La procura di Caltanissetta, che ha istruito il processo per il depistaggio delle indagini sull’attentato al giudice Paolo Borsellino e agli agenti della scorta, ha trasmesso una tranche dell’inchiesta ai colleghi messinesi perché accertino, se nella vicenda, ci siano responsabilità di magistrati. L’invio degli atti a Messina, reso noto stamattina da Repubblica Palermo con un articolo a firma del giornalista Salvo Palazzolo, sarebbe finalizzato a capire se nel depistaggio abbiano avuto un ruolo anche i magistrati inquirenti di Caltanissetta che ordinarono l’inchiesta.
Il quarto processo sulla strage di via D’Amelio si è concluso lo scorso aprile, con l’ergastolo per i boss Salvo Madonia e Vittorio Tutino, ritenuti responsabili della strage, e dieci anni per i falsi pentiti Francesco Andriotta e Calogero Pulci, accusati di calunnia. La stessa contestazione era rivolta a Vincenzo Scarantino la cui posizione è stata invece prescritta. Nelle motivazioni della sentenza, pubblicate a luglio, si ricostruisce quello che viene definito «uno dei più grandi depistaggi della storia d’Italia», grazie a falsi pentiti, imbeccati da uomini dello Stato, ansiosi di consegnare all’opinione pubblica dei colpevoli dopo la mattanza di Cosa nostra del 19 luglio 1992.

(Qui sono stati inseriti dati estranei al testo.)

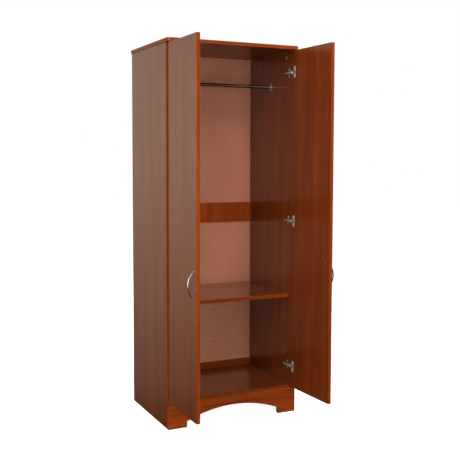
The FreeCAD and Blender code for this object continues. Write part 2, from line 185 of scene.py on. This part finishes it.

Chi spinse i falsi pentiti – tra cui Scarantino – ad accusare Salvatore Profeta, Gaetano Scotto, Cosimo Vernengo, Natale Gambino, Giuseppe La Mattina, Gaetano Murana e Giuseppe Urso (tutti condannati e poi scagionati) di aver partecipato, a vario titolo, alle fasi preparatorie ed esecutive dell’attentato di via D’Amelio? Da questa domanda sono ripartite le indagini all’indomani della sentenza del Borsellino quater. La Procura di Caltanissetta ha indagato, ottenendo il rinvio a giudizio per calunnia aggravata, tre poliziotti che gestirono Scarantino: il funzionario Mario Bo e gli ispettori Fabrizio Mattei e Michele Ribaudo. A guidare questo pool è stato l’ex capo della squadra mobile di Palermo (e – ma si è scoperto solo recentemente – a servizio anche dei servizi segreti italiani) Arnaldo La Barbera, che è morto nel 2002.
Adesso arriva il nuovo tassello, valutare l’operato dei magistrati che condussero quell’indagine: si tratta di Giovanni Tinebra, morto l’anno scorso; Annamaria Palma, oggi avvocato generale di Palermo; Nino Di Matteo, da poco passato dalla Dda di Palermo alla Procura nazionale antimafia, e Carmelo Petralia, allora procuratore aggiunto a Caltanissetta e oggi procuratore aggiunto a Catania. «Alcuni atti – ricorda Repubblica – furono firmati pure dall’allora procuratore aggiunto Francesco Paolo Giordano e dal sostituto Fausto Cardella. All’indagine venne applicata Ilda Boccassini, che proveniva da Milano, ma poi andò via perché non credeva più alla collaborazione di Vincenzo Scarantino».
Delle loro posizioni si occuperà la Procura di Messina e non quella di Catania, come prevede la legge per i casi in cui sono coinvolti magistrati della sede nissena, proprio perché a Catania al momento lavora uno dei diretti interessati, cioè Petralia.